[Python-Dev] Caching float(0.0)
Michael Hudson
mwh at python.net
Mon Oct 2 17:22:14 CEST 2006
"Martin v. Löwis" <martin at v.loewis.de> writes:
> Kristján V. Jónsson schrieb:
>> I can't see how this situation is any different from the re-use of
>> low ints. There is no fundamental law that says that ints below 100
>> are more common than other, yet experience shows that this is so,
>> and so they are reused.
>
> There are two important differences:
> 1. it is possible to determine whether the value is "special" in
> constant time, and also fetch the singleton value in constant
> time for ints; the same isn't possible for floats.
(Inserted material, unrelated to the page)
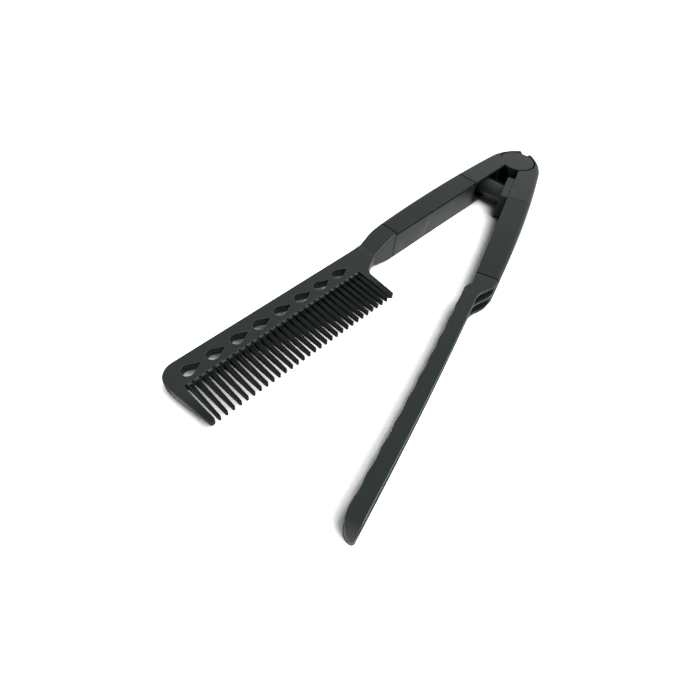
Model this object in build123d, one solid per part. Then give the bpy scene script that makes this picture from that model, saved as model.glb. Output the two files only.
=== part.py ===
from build123d import *
from math import acos, atan2, cos, degrees, hypot, radians, sin, sqrt
import os

# Straightening comb tong: two sprung arms on one hinge, a comb on one and a slotted jaw on the other.
# Millimetres.  The tong lies flat on Z = 0.  Each arm is drawn in its own frame: X runs out along the
# arm from the hinge axis, Y points in towards the other arm, and the two are set apart at the end.

# ------------------------------------------------------------------ the whole tong
rest_opening = 20.4        # degrees between the arms with the spring relaxed
body_height = 16.5         # thickness of the handles and the jaw
shell_wall = 1.7           # wall of the moulded channels
fixed_fit = 0.05           # gap round a piece that is pushed into another and stays
seam_gap = 0.35            # dark joint line between two mouldings
moving_gap = 0.3           # between pieces that pass each other
overcut = 1.0              # cuts run this far past the faces they open

# ------------------------------------------------------------------ arm outline
arm_inset = 3.1            # inner face of a handle, behind the line through the hinge axis
width_at_hinge = 12.7      # handle width where the hinge end begins
width_at_grip = 13.75     # handle width at the middle of the bow
width_at_neck = 12.0       # handle width at the outer seam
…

I don't think you mean "constant time" here do you? I think most of
the code posted so far has been constant time, at least in terms of
instruction count, though some might indeed be fairly slow on some
processors -- conversion from double to integer on the PowerPC
involves a trip off to memory for example. Even so, everything should
be fairly efficient compared to allocation, even with PyMalloc.
> 2. it may be that there is a loss of precision in reusing an existing
> value (although I'm not certain that this could really happen).
> For example, could it be that two values compare successful in
> ==, yet are different values? I know this can't happen for
> integers, so I feel much more comfortable with that cache.
I think the only case is that the two zeros compare equal, which is
unfortunate given that it's the most compelling value to cache...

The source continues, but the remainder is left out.